Of course, no controversy ends without recent references to the claims that Saivism and Hinduism are not one and the same.
There is a sub-text, of how over a millennium ago, Saivites and Vaishnavites, respectively the followers of Lord Siva and Lord Vishnu, had fought pitched battles, thankfully verbally, over the supremacy of one over the other.
The controversy extends to how the two sects separately fought similar battles with Jains and Buddhists, who had dominated the state's social landscape in the early centuries of the first millennia and before -- and not always stopping with words.
It is often claimed that the near extinction of these two religions, even though of Indian origin, owed to physical annihilation of their practitioners, followers and fellow travellers, though no records of any kind really exist.
These are all thankfully in the past. But to the present-day, there are the annual quarrels between the Then Kalai and Vada Kalai sub-sects of the slightly larger Iyengar Brahmin sub-sect of the larger Brahmin community, fighting over their 'traditional rights' in the conduct of multiple festivals at the Sri Varadaraja temple in Kanchipuram.

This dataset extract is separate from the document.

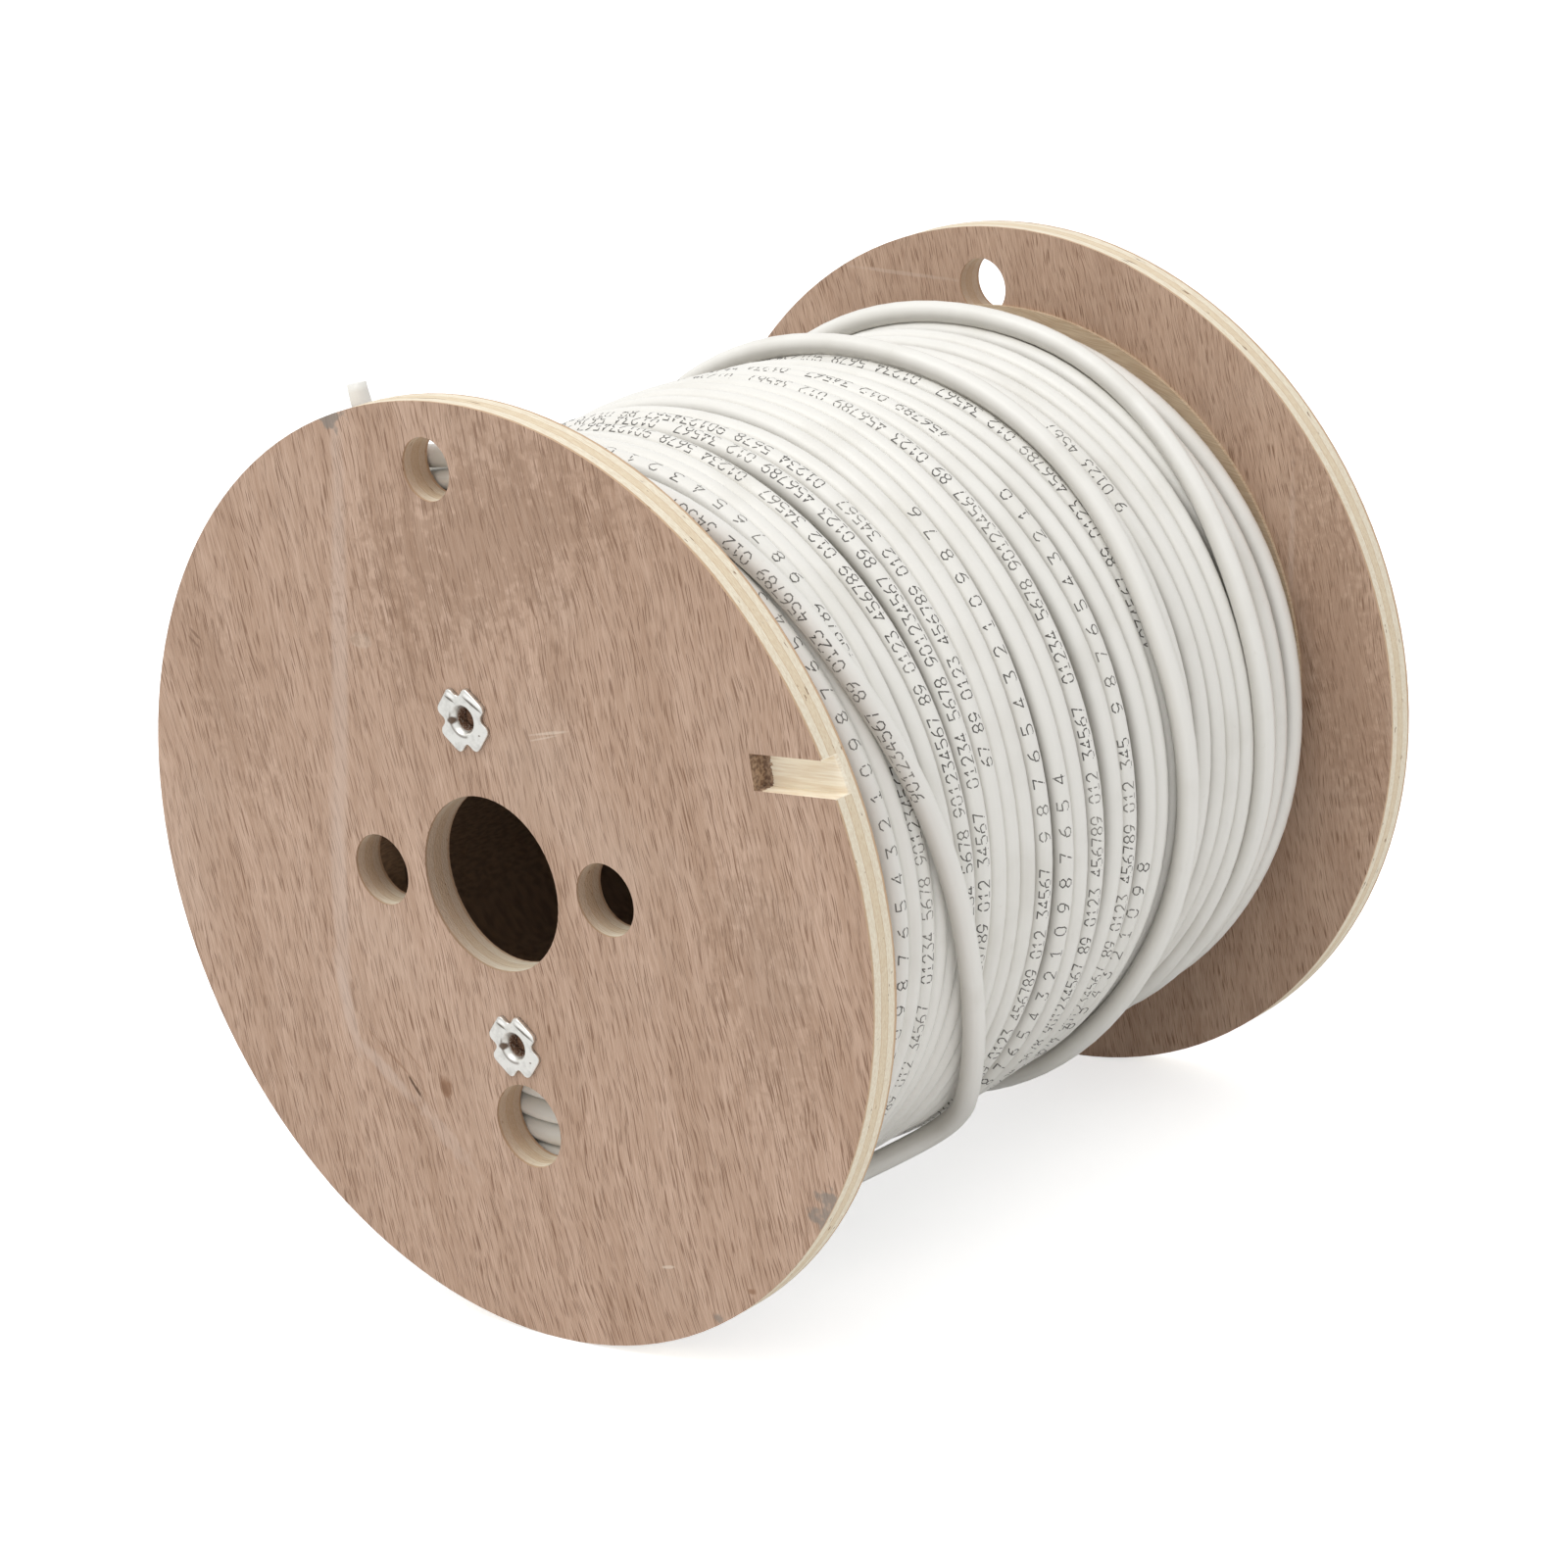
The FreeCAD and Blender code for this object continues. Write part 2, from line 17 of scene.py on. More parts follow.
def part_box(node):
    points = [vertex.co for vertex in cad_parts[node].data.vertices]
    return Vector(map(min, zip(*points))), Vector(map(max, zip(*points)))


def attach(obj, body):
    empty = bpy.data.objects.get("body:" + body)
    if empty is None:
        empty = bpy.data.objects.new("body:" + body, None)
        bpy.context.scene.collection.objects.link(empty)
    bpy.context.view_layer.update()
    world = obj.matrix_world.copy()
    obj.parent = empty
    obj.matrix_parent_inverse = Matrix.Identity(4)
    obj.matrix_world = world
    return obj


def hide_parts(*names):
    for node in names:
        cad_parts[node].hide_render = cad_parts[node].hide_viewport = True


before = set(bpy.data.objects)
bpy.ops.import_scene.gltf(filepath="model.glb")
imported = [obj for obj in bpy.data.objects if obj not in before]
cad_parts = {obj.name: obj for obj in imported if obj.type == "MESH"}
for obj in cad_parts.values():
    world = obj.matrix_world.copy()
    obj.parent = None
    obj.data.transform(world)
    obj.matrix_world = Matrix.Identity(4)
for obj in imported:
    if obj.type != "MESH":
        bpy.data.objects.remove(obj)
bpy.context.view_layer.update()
scene = bpy.context.scene
MM = 0.001
print("nodes:", ", ".join(sorted(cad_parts)))

# %% [markdown]
# ## Where things are
#
# Every measure that the winding needs is read from the CAD nodes' boxes, so the cable lands
# between the flanges whatever their size. `Y` runs along the spindle, from the flange with the
# tee nuts to the one with the bolt heads.

# %% Measures from the frame
near_low, near_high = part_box("near_flange")
far_low, far_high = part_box("far_flange")
NEAR_FACE = near_low[1]
NEAR_INSIDE = near_high[1]
FAR_INSIDE = far_low[1]
RIM_RADIUS = near_high[0]
FLOOR = near_low[2]
CORE_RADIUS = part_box("core_tube")[1][0]
CABLE = 6.5 * MM
print("clear width %.1f mm, core %.1f mm across" % ((FAR_INSIDE - NEAR_INSIDE) / MM, 2 * CORE_RADIUS / MM))

# %% [markdown]
# ## The camera
#
# A long lens from the front right and a little above. Its place was solved from the ellipses of
# the rims and holes. The reel in the picture has rolled round by some ten degrees, so the
# camera leans instead, which keeps the reel's own axes upright.

# %% Camera
camera_data = bpy.data.cameras.new("camera")
camera = bpy.data.objects.new("camera", camera_data)
scene.collection.objects.link(camera)
FOCAL_PIXELS, PICTURE_WIDTH, SENSOR_WIDTH = 4239.6, 1600, 36
right = Vector((0.750719, 0.647629, -0.130374))
down = Vector((0.081236, -0.286353, -0.954674))
forward = Vector((-0.655608, 0.706101, -0.267581))
turn = Matrix((right, -down, -forward)).transposed()
camera.matrix_world = Matrix.Translation((0.7930, -0.8572, 0.3159)) @ turn.to_4x4()
camera_data.sensor_width = SENSOR_WIDTH
camera_data.lens = FOCAL_PIXELS / PICTURE_WIDTH * SENSOR_WIDTH
camera_data.clip_start = 0.05
camera_data.clip_end = 20
scene.camera = camera
print("lens %.1f mm" % camera_data.lens)

# %% [markdown]
# ## The winding: what it is
#
# The cable goes round the core in full layers, each laid over the valleys of the one below, and
# the outermost layer was wound by a hand that didn't keep it even. Turns wander, ride up on
# each other and leave gaps. The last turn lies loose across the others and its cut end is bent
# up behind the rim. It could be modelled as many rings, but a cable is one piece, so it is one
# line here: up the side of the winding from the core, along the layer below, and back in the
# outer layer. That line has a control point every 15 degrees.

# %% Round the spindle in steps
STOPS = 24
STEP = 360 / STOPS
FIRST_ANGLE = -265
local_angles = FIRST_ANGLE + STEP * np.arange(1, STOPS + 1)


def from_near(millimetres):
    """Place along the spindle, from millimetres behind the near flange's outer face."""
    return NEAR_FACE / MM + np.asarray(millimetres, float)


def ease(share):
    share = np.clip(share, 0, 1)
    return share * share * (3 - 2 * share)


# %% [markdown]
# The outside of the winding isn't a true cylinder. It is fullest beside the near flange, full
# again a little before the middle, and falls away towards the far flange. The layer below
# follows the same line.

# %% How full the winding is
FULLNESS = [
    (9, 111.4),
    (20, 112.6),
    (32, 115.0),
    (36, 115.0),
    (49, 112.8),
    (61.5, 110.8),
    (74, 111.6),
    (94, 112.0),
    (108, 113.2),
    (120, 113.2),
    (147, 112.0),
    (175, 109.3),
    (188, 108.4),
    (203, 109.7),
    (222, 110.0),
    (238, 103.0),
]
FULL_PLACES = [place for place, _ in FULLNESS]
FULL_RADII = [radius for _, radius in FULLNESS]
DIAMETER = CABLE / MM
FIRST_PLACE = 12.75
LAST_PLACE = 233.9
HOLLOW = 1.6


def layer_below(place):
    return np.interp(place, FULL_PLACES, FULL_RADII) - DIAMETER / 2 - 6.0


# %% [markdown]
# ## The side of the winding and the layer below
#
# Through the round hole under the lower tee nut the side of the winding shows, so the line
# starts as a flat spiral on the flange's inside. Then it runs along as a close, even layer: it
# is seen only in the gaps of the next one. Real layers are uneven, so the next one rests on
# high places only and its gaps are deep. This layer is even, so it lies lower by that hollow.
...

They are all followers of Lord Vishnu, but their quarrels over whose naamam, or religious mark, should decorate the forehead of the temple elephant is legendary.
Earlier this year, again, the two sides ended up in fisticuffs on more than one occasion.
In the British era, it had gone all the way to the Privy Council in London. Post-Independence, it has stopped with the Supreme Court in New Delhi and the Madras high court, closer home. The case is still pending before the high court.
In this overall background, what should be made out of the high court order involving non-Hindus' entry into Hindu temples, or the need for their giving a declaration of the kind specified, especially when such instructions cannot be enforced in festive seasons, where many non-Hindus are among the hundreds of thousands that have been worshipping at these temples for generations?
N Sathiya Moorthy, veteran journalist and author, is a Chennai-based policy analyst and political commentator.